Свою борьбу за новую деревню, против «агрогулага» (термин, именно им запущенный в обиход) Черниченко вел с присущим ему общественным темпераментом и с парламентской трибуны, и с журнально-газетных страниц, превращая каждый этап этой борьбы в яркое театральное действо.

Стоило чувашскому председателю Айсину, разгневанному разговорами о необходимости передать крестьянам землю, прислать депутату Черниченко телеграмму с предложением выделить ему землю – посмотрим, мол, что ты, городской писака, с ней будешь делать, как публицист разразился в популярнейшем тогда журнале «Огонек» очерком «Красный остров».

Это был один из последних его очерков из череды тех, что так звонко отзывались в российской читающей публике. «Ржаной хлеб», «Русская пшеница», «Про картошку», «Комбайн косит и молотит» – все эти его произведения словно нож в масло вонзались в толщу общественной мысли, показывая, какая драма идей, драма народной жизни заключена в современном селе.

На той же ниве, каждый своими художественными средствами, со своим видением мира, трудились и другие писатели, начиная с того, с чьим именем связано возрождение жанра деревенского очерка – с Валентина Овечкина.

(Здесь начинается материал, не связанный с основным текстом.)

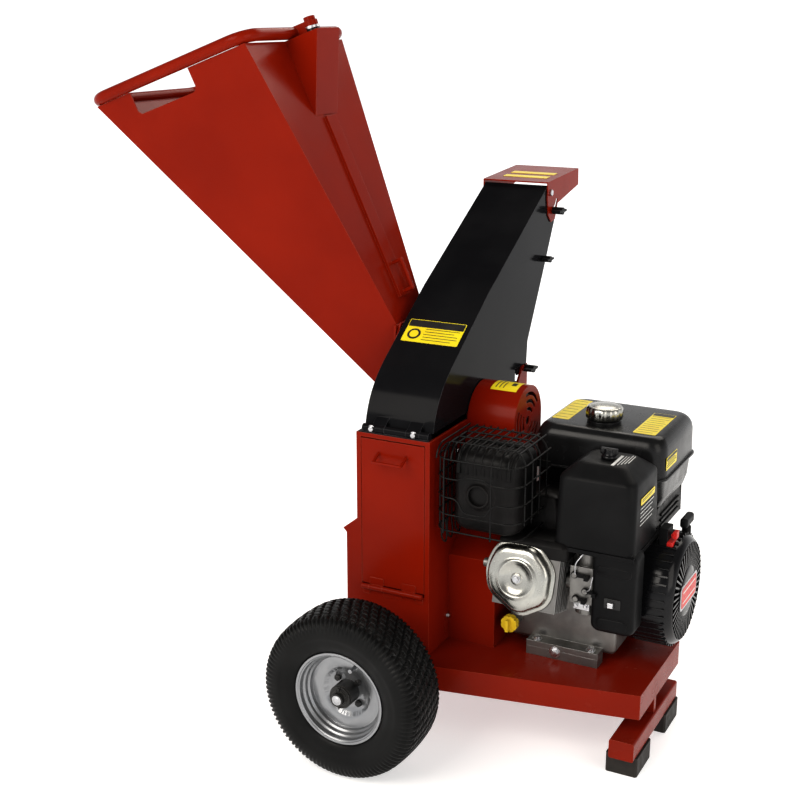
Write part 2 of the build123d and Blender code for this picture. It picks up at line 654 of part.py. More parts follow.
def wing_knob(r, x0, x1, y, z):
    # A knob with a round boss and two wings, turned about X.
    knob = rod_x(r, x0, x1, y, z)
    wing = block(x0 + 4, x1, y - 2.6 * r, y + 2.6 * r, z - 0.35 * r, z + 0.35 * r)
    knob = knob + fillet(wing.edges().filter_by(Axis.X), 0.25 * r)
    return knob


# The hood is held shut by a stud in an open-topped slot at the rear, and a wing knob.
latch_y = house_half_y - 12.0
latch_z = house_top_z + 36.0
stud_r = 4.0
slot_cut = block(house_in_right - 1, house_right_x + 1, latch_y - stud_r - 2, latch_y + stud_r + 2,
                 latch_z - stud_r - 1, house_top_z + 60)
pieces["rotor_housing"] = pieces["rotor_housing"] - slot_cut
hood = hood - block(house_in_right - part_gap, hood_right_x + 1, latch_y - 52, house_half_y + 2,
                    house_top_z, house_top_z + 44 + part_gap)
hood = hood - rod_x(tab_r + 3, house_in_right - part_gap, hood_right_x + 1, 0, rotor_z)
bracket = block(house_in_right - part_gap - 3, house_in_right - part_gap, latch_y - 32, 236.0,
                latch_z - 10, latch_z + 22)
hood = hood + bracket
latch_stud = rod_x(stud_r, house_in_right - part_gap - 8, house_right_x + 18, latch_y, latch_z)
latch_stud = latch_stud + hex_x(7.0, house_in_right - part_gap - 8, house_in_right - part_gap - 3,
                                latch_y, latch_z)
hood = hood - rod_x(stud_r, 40, 90, latch_y, latch_z)
pieces["latch_stud"] = latch_stud
latch_knob = wing_knob(8.0, house_right_x + 0.3, house_right_x + 22, latch_y, latch_z)
pieces["latch_knob"] = latch_knob - rod_x(stud_r + fit_gap, house_right_x, house_right_x + 18.2,
                                          latch_y, latch_z)

# A second wing knob clamps the upper chute at its rear edge.
chute_y = 318.0
chute_z = 872.0
hood = hood - rod_x(stud_r, 40, 90, chute_y, chute_z)
chute_stud = rod_x(stud_r, hood_right_x - hood_sheet - 5, hood_right_x + 16, chute_y, chute_z)
chute_stud = chute_stud + hex_x(7.0, hood_right_x - hood_sheet - 5, hood_right_x - hood_sheet,
                                chute_y, chute_z)
pieces["chute_stud"] = chute_stud
chute_knob = wing_knob(7.0, hood_right_x + 0.3, hood_right_x + 20, chute_y, chute_z)
pieces["chute_knob"] = chute_knob - rod_x(stud_r + fit_gap, hood_right_x, hood_right_x + 16.2,
                                          chute_y, chute_z)

# ---------------------------------------------------------------- deflector over the outlet
tilt_y = 345.0
tilt_z = 1013.0
ear_gap = 0.5
ear_t = 2.5
ear_in_left = hood_left_x - ear_gap
ear_in_right = hood_right_x + ear_gap
clamp_y = 365.0
clamp_z = 972.0
ear_profile = [(330.0, 1037.0), (518.0, 1049.0), (520.0, 1012.0), (392.0, 985.0), (378.0, 952.0),
               (355.0, 948.0), (338.0, 964.0), (330.0, 1000.0)]
deflector = slab_x(ear_profile, ear_in_left - ear_t, ear_in_right + ear_t)
deflector = deflector - slab_x([(300.0, 1032.0), (530.0, 1046.7), (530.0, 930.0), (300.0, 930.0)],
                               ear_in_left, ear_in_right)
for ear_x in (ear_in_left - ear_t - 1, ear_in_right - 1):
    deflector = deflector - rod_x(stud_r + fit_gap, ear_x, ear_x + ear_t + 2, tilt_y, tilt_z)
clamp_reach = hypot(clamp_y - tilt_y, clamp_z - tilt_z)
clamp_angle = atan2(clamp_z - tilt_z, clamp_y - tilt_y)
deflector_drop = radians(35)
slot_ends = arc_points((tilt_y, tilt_z), clamp_reach + stud_r + 0.5, clamp_angle - 0.12,
                       clamp_angle + deflector_drop + 0.12, 12)
slot_back = arc_points((tilt_y, tilt_z), clamp_reach - stud_r - 0.5, clamp_angle + deflector_drop + 0.12,
                       clamp_angle - 0.12, 12)
deflector = deflector - slab_x(slot_ends + slot_back, ear_in_right - 1, ear_in_right + ear_t + 1)
pieces["deflector"] = deflector
tilt_pins = Part()
hood = hood - rod_x(stud_r, hood_left_x - 2, hood_right_x + 2, tilt_y, tilt_z)
for wall_in, sign in ((hood_left_x + hood_sheet, -1), (hood_right_x - hood_sheet, 1)):
    inner_end = wall_in - sign * 5
    outer_end = wall_in + sign * (hood_sheet + ear_gap + ear_t + 5)
    nut_end = wall_in
    head_in = wall_in + sign * (hood_sheet + ear_gap + ear_t + 0.4)
    shank = sorted([inner_end, outer_end])
    nut = sorted([inner_end, nut_end])
    head = sorted([head_in, outer_end])
    tilt_pins = tilt_pins + rod_x(stud_r, shank[0], shank[1], tilt_y, tilt_z)
    tilt_pins = tilt_pins + hex_x(7.0, nut[0], nut[1], tilt_y, tilt_z)
    tilt_pins = tilt_pins + hex_x(7.0, head[0], head[1], tilt_y, tilt_z)
pieces["deflector_pins"] = tilt_pins
hood = hood - rod_x(stud_r, 40, 90, clamp_y, clamp_z)
clamp_stud = rod_x(stud_r, hood_right_x - hood_sheet - 5, hood_right_x + 22, clamp_y, clamp_z)
clamp_stud = clamp_stud + hex_x(7.0, hood_right_x - hood_sheet - 5, hood_right_x - hood_sheet,
                                clamp_y, clamp_z)
pieces["clamp_stud"] = clamp_stud
knob_x0 = ear_in_right + ear_t + 0.3
clamp_knob = wing_knob(8.0, knob_x0, knob_x0 + 24, clamp_y, clamp_z)
pieces["clamp_knob"] = clamp_knob - rod_x(stud_r + fit_gap, knob_x0 - 1, hood_right_x + 22.2,
                                          clamp_y, clamp_z)
pieces["hood"] = hood

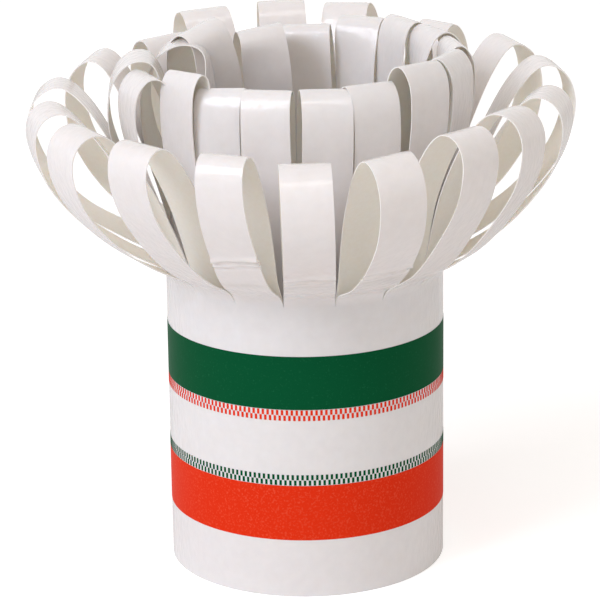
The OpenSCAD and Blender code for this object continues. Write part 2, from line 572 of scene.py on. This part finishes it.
red_ink = ink("red_ink", (0.72, 0.031, 0.006), (0.76, 0.07, 0.03), 0.52)
green_ink = ink("green_ink", (0.001, 0.076, 0.026), (0.01, 0.11, 0.045), 0.6)
for name, node, slot, maker, material in (
        ("red_band_print", "red_band", "red_ink", band, red_ink),
        ("green_band_print", "green_band", "green_ink", band, green_ink),
        ("red_ticks", "red_check_line", "red_check_ink", check_line, red_ink),
        ("green_ticks", "green_check_line", "green_check_ink", check_line, green_ink)):
    piece = maker(name, *heights(node), material)
    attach(piece, "root")
    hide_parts(node)


# Stage

def white_floor():
    """Pale floor that takes the object's shadow and glows to white for the camera."""
    m, shader = new_material("floor_white", (0.88, 0.88, 0.88), roughness=0.8)
    nodes, links = m.node_tree.nodes, m.node_tree.links
    path = nodes.new("ShaderNodeLightPath")
    glow = nodes.new("ShaderNodeMath")
    glow.operation = "MULTIPLY"
    glow.inputs[1].default_value = FLOOR_GLOW
    shader.inputs["Emission Color"].default_value = (1, 1, 1, 1)
    links.new(path.outputs["Is Camera Ray"], glow.inputs[0])
    links.new(glow.outputs["Value"], shader.inputs["Emission Strength"])
    signs = ((-1, -1), (1, -1), (1, 1), (-1, 1))
    corners = [(x * FLOOR_HALF, y * FLOOR_HALF, -FLOOR_DROP) for x, y in signs]
    floor = mesh_object("floor", corners, [(0, 1, 2, 3)], [m])


def white_world(light, tint):
    """Soft light from all round, and plain white where the camera or a reflection sees it."""
    world = bpy.data.worlds.new("world")
    bpy.context.scene.world = world
    world.use_nodes = True
    nodes, links = world.node_tree.nodes, world.node_tree.links
    background = nodes["Background"]
    path = nodes.new("ShaderNodeLightPath")
    seen = nodes.new("ShaderNodeMath")
    seen.operation = "ADD"
    seen.use_clamp = True
    links.new(path.outputs["Is Camera Ray"], seen.inputs[0])
    links.new(path.outputs["Is Glossy Ray"], seen.inputs[1])
    through = nodes.new("ShaderNodeMath")
    through.operation = "MAXIMUM"
    links.new(seen.outputs["Value"], through.inputs[0])
    links.new(path.outputs["Is Transmission Ray"], through.inputs[1])
    level = nodes.new("ShaderNodeMapRange")
    level.inputs["To Min"].default_value = light
    level.inputs["To Max"].default_value = 1.0
    links.new(through.outputs["Value"], level.inputs["Value"])
    links.new(level.outputs["Result"], background.inputs["Strength"])
    colour = ramp(world, through.outputs["Value"], 0, 1, tint, (1, 1, 1))
    links.new(colour, background.inputs["Color"])


def lamp(name, place, size, watts, colour):
    data = bpy.data.lights.new(name, "AREA")
    data.shape = "RECTANGLE"
    data.size, data.size_y = size[0] * MM, size[1] * MM
    data.energy = watts
    data.color = colour
    obj = bpy.data.objects.new(name, data)
    bpy.context.scene.collection.objects.link(obj)
    obj.location = Vector(place) * MM
    obj.rotation_euler = (Vector(LIT) - Vector(place)).to_track_quat("-Z", "Y").to_euler()


def camera():
    """The photograph's view: lens and place worked out from the sleeve's printed bands."""
    elevation, roll, distance = math.radians(17.14), math.radians(-0.75), 334.5
    look_at = Vector((-0.573, 0, 29.23))
    data = bpy.data.cameras.new("camera")
    data.sensor_width = 36
    data.lens = 180
    obj = bpy.data.objects.new("camera", data)
    bpy.context.scene.collection.objects.link(obj)
    forward = Vector((0, math.cos(elevation), -math.sin(elevation)))
    place = Matrix.Translation((look_at - forward * distance) * MM)
    turn = forward.to_track_quat("-Z", "Y").to_matrix().to_4x4()
    obj.matrix_world = place @ turn @ Matrix.Rotation(roll, 4, "Z")
    bpy.context.scene.camera = obj


white_floor()
white_world(light=0.59, tint=(1.0, 0.94, 0.89))
lamp("overhead", place=(0, -380, 600), size=(700, 120), watts=1.0, colour=(1.0, 0.95, 0.91))
lamp("key", place=(-450, -350, 420), size=(300, 300), watts=2.2, colour=(0.84, 0.88, 1.0))
camera()
bpy.context.scene.view_settings.view_transform = "Standard"
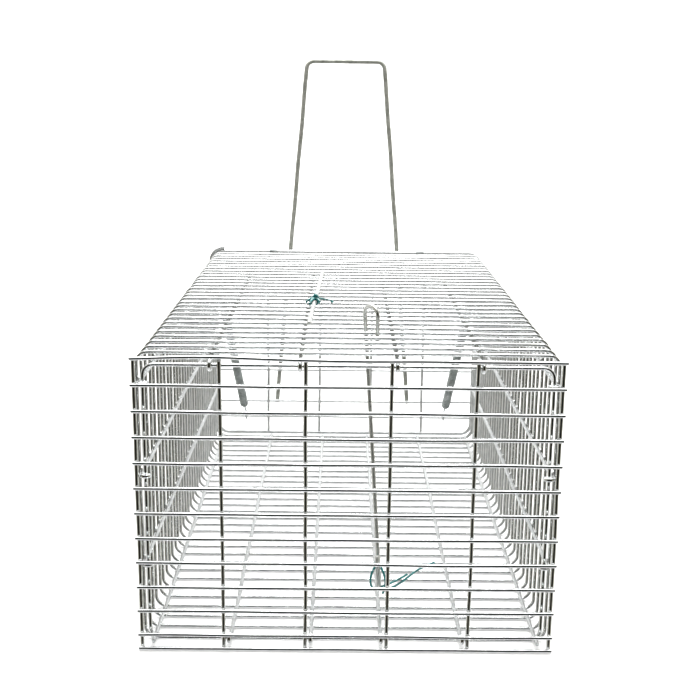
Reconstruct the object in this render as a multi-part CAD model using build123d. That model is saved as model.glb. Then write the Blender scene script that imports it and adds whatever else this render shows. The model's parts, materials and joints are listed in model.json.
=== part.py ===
from build123d import *
import os

# Welded-wire animal cage with a sprung door, in millimetres.
# Sizes are first laid out about the mesh's middle plane, with y = 0 at the inner face of the closed end's
# cross wires and y = CAGE_LENGTH at the door hinge. place() then moves them so that the origin is at the
# bottom centre of the whole cage.
# +X is to the right seen from the closed end, +Y runs to the door and +Z is up.

# Driving dimensions. Widths and heights are between wire centres.
CAGE_LENGTH = 500.0
CAGE_WIDTH = 300.0
CAGE_HEIGHT = 220.0
HOOP_GAPS = 30
PANEL_PITCH = 18.95
MESH_BEND = 8.0
FRAME_BEND = 12.0

# Wire diameters.
HOOP_WIRE = 2.8
LONG_WIRE = 3.2
FRAME_WIRE = 4.0
LEVER_WIRE = 5.0
ROD_WIRE = 3.4
SPRING_WIRE = 1.8
TIE_WIRE = 1.6

# Layout of the mesh sleeve.
HOOP_PITCH = CAGE_LENGTH / HOOP_GAPS
SIDE_X = CAGE_WIDTH / 2
FLOOR_Z = HOOP_WIRE / 2
TOP_Z = FLOOR_Z + CAGE_HEIGHT
LAYER = (HOOP_WIRE + LONG_WIRE) / 2
LONG_TOP_Z = TOP_Z - LAYER
LONG_SIDE_X = SIDE_X - LAYER
LONG_FLOOR_Z = FLOOR_Z + LAYER
TOP_LONG_X = (-97.0, -34.0, 34.0, 94.0)
SIDE_LONG_Z = (66.0, 134.0, 202.0)
FLOOR_LONG_X = (-86.0, -26.0, 26.0, 86.0)
CORNER_LONG_X = SIDE_X - MESH_BEND

# Closed end. Its ring lies just inside the sleeve, so the long wires can be clinched round it.
CLINCH_RADIUS = LAYER
CLINCH_TURN = 200.0
END_RING_Y = LONG_WIRE + HOOP_WIRE / 2
END_UPRIGHT_X = (30.0, 90.0, 149.8)
END_WIRE_OVERHANG = 2.0
END_WIRE_HALF = SIDE_X + END_WIRE_OVERHANG
END_TOP_Z = 220.6
END_CROSS_ROWS = 12

# Door end. The ring's top bar is the hinge pin.
HINGE_Y = CAGE_LENGTH
HINGE_Z = LONG_TOP_Z + (LONG_WIRE + FRAME_WIRE) / 2
DOOR_RING_X = LONG_SIDE_X + (LONG_WIRE + FRAME_WIRE) / 2
DOOR_RING_BOTTOM_Z = FRAME_WIRE / 2
RING_TAIL_BOTTOM_Z = 201.0
DOOR_GAP = 0.4
DOOR_FRAME_Y = HINGE_Y + FRAME_WIRE + DOOR_GAP
DOOR_FRAME_X = SIDE_X - 1.0
DOOR_FRAME_DROP = 7.6
DOOR_FRAME_TOP_Z = HINGE_Z - DOOR_FRAME_DROP
DOOR_FRAME_BOTTOM_Z = 6.0
DOOR_CROSS_Y = DOOR_FRAME_Y + (FRAME_WIRE + HOOP_WIRE) / 2
DOOR_UPRIGHT_Y = DOOR_CROSS_Y - LAYER
DOOR_UPRIGHT_X = (-90.0, -30.0, 30.0, 90.0)
DOOR_FIRST_Z = 24.45
DOOR_ROWS = 10
DOOR_CROSS_HALF = SIDE_X
LONG_END_Y = HINGE_Y + 1.5
FLOOR_LONG_GAP = 0.2
FLOOR_LONG_END_Y = HINGE_Y - FRAME_WIRE / 2 - FLOOR_LONG_GAP

# Hinge clips.
CLIP_X = 83.0
CLIP_WIDTH = 9.0
CLIP_WALL = 1.0
CLIP_CLEARANCE = 0.08

# Lift lever, a U of one wire on the outside of the door.
LEVER_Y = DOOR_CROSS_Y + (HOOP_WIRE + LEVER_WIRE) / 2
LEVER_CENTRE_X = -3.5
LEVER_FOOT = (77.0, 40.5)
LEVER_HEAD = (42.3, 432.0)
LEVER_BEND = 8.0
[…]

Это его «Районные будни», публиковавшиеся в первой половине 50-х гг. прошлого века, были первой, еще робкой попыткой правдивого разговора о деревенском житье-бытье. А потом последовали знаменитые «Рычаги» Александра Яшина, «Живой» Бориса Можаева, очерки Бориса Екимова, Анатолия Стреляного, Анатолия Иващенко… Они публиковались с преодолением цековских цензурных заслонов, и каждая такая публикация была гражданским поступком, политическим деянием.

Но вот наступили 90-е годы, деревня переживала период распада колхозов, разрыва устоявшихся хозяйственных и социальных связей, а крестьянин получил экономическую свободу, с которой он не знал, что делать. Процессы на селе идут мучительные, если не сказать трагические, а сельский публицист молчит, и сам его жанр как-то вдруг исчезает со страниц как журнальных, так и книжных. И ведь никаких тебе препон – ни ЦК, ни ЧК не ограничивает свободу творчества, свободу анализа: пиши – не хочу. Так нет – молчание, словно бы не только перья исчезли, но и сам материк сельский, где обитает около трети населения российского, вымер. И молчание это продолжалось и в 90-е, и в нулевые годы.